Apps that convert between Zawgyi and Unicode are also available. Copying and pasting text messages into such an interactive converter will let you read any message.
Q: Do I need an input method editor (IME) to properly enter Myanmar text in Unicode?
The keyboard arrangement does not determine if the text is Unicode or another form. Keyboard applications that produce Unicode are available on most devices and web apps. Some browsers support extensions that provide virtual keyboards for Myanmar and other scripts.
Q: Is the keyboard arrangement for Unicode different from other fonts?
Unicode does not specify a keyboard arrangement, but leaves the keyboard or IME provider free to arrange the keyboard in the most natural way for the users. However, a Unicode font requires many fewer keys, because only one code point is needed for each diacritic.
Q: Will everyone in Myanmar eventually convert to Unicode?

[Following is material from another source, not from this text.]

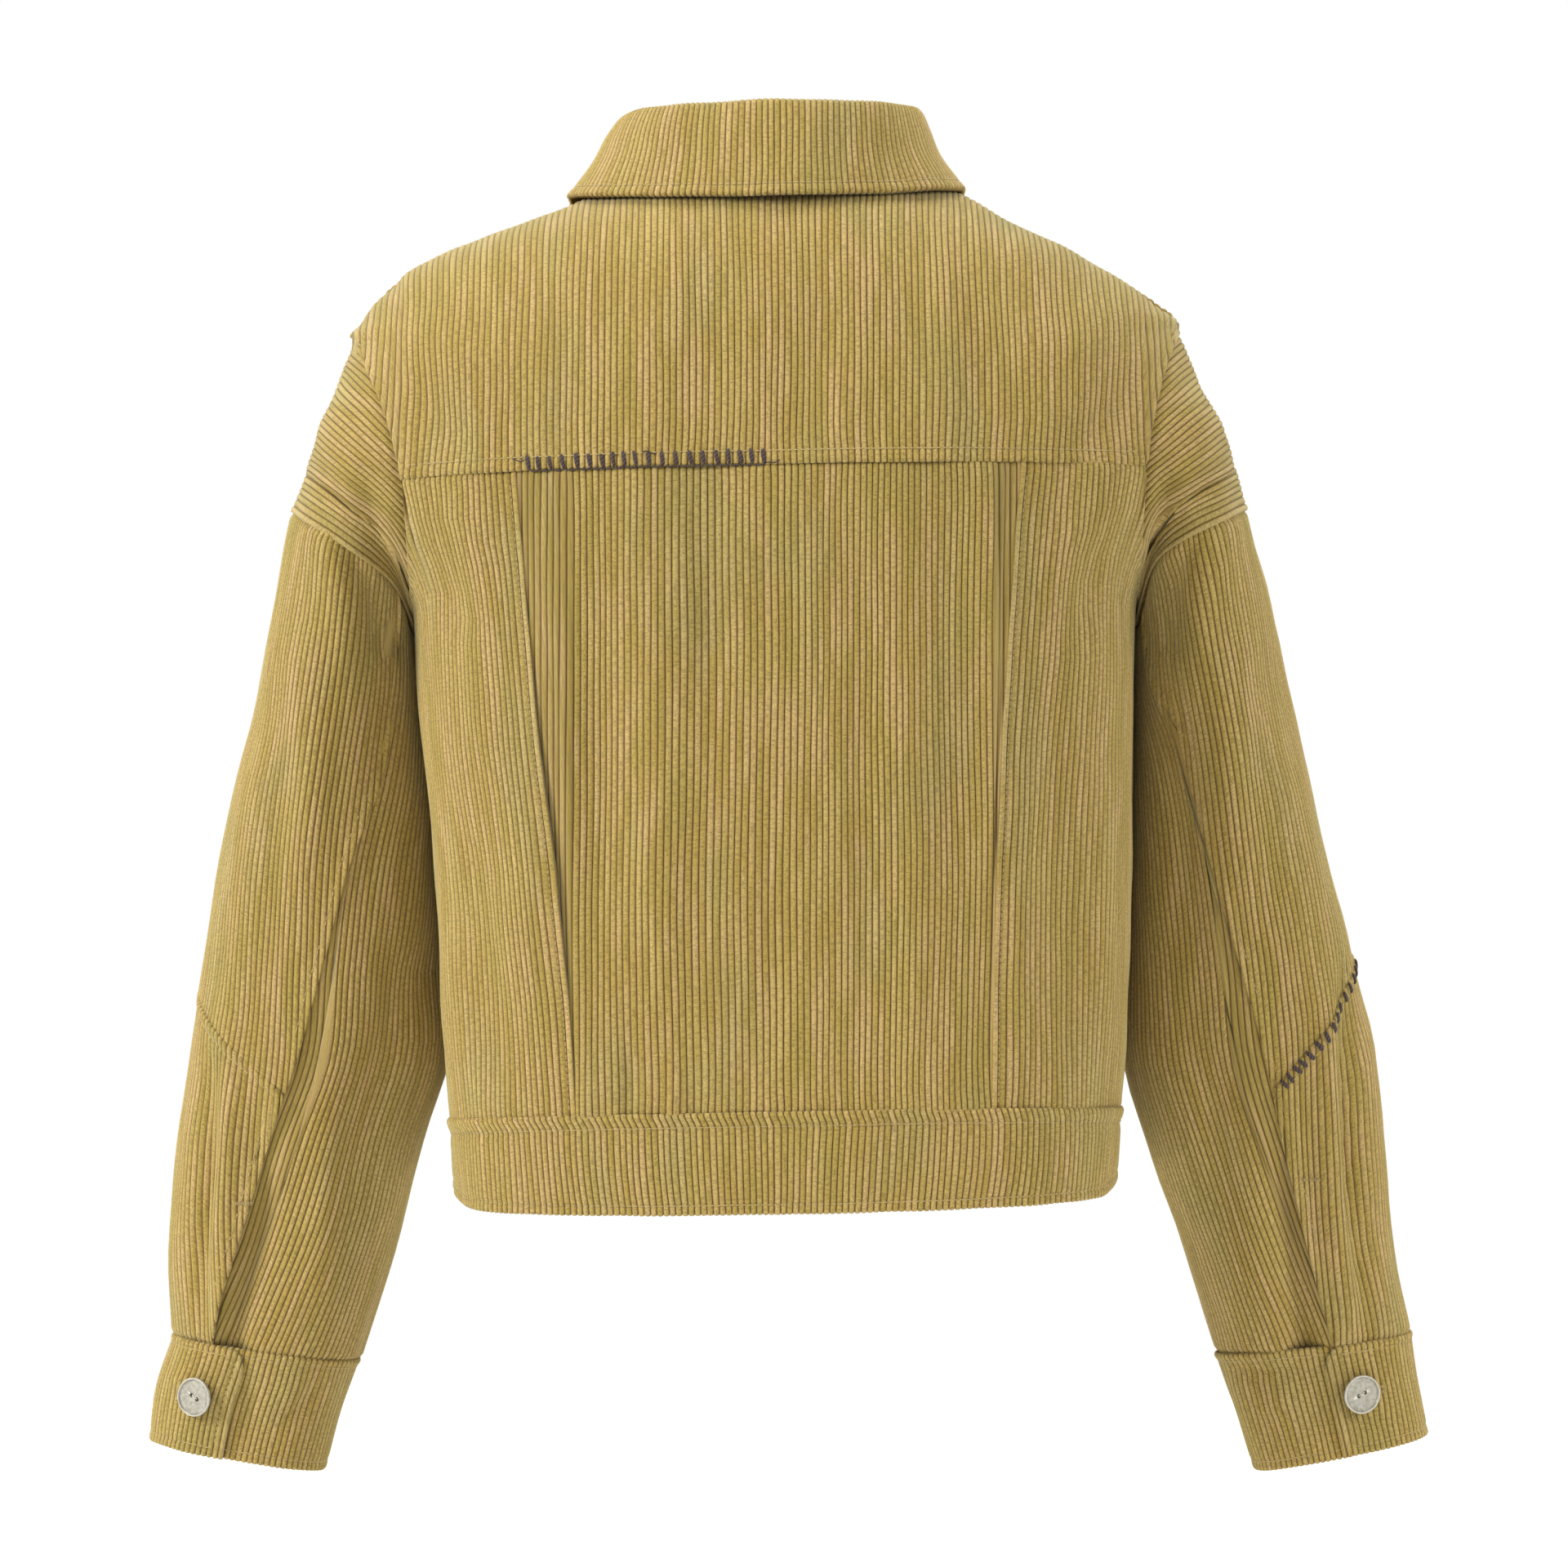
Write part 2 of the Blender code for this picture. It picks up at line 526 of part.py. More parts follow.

The Unicode standard was designed to provide consistent and efficient interchange of all textual information. Currently, much Myanmar-language text online still uses font encoding. However, Unicode's benefits for the Myanmar language itself, as well as the enabling of non-Myanmar languages, are expected to make Unicode the only way to represent Myanmar script. This is the trend followed for all other scripts supported by Unicode.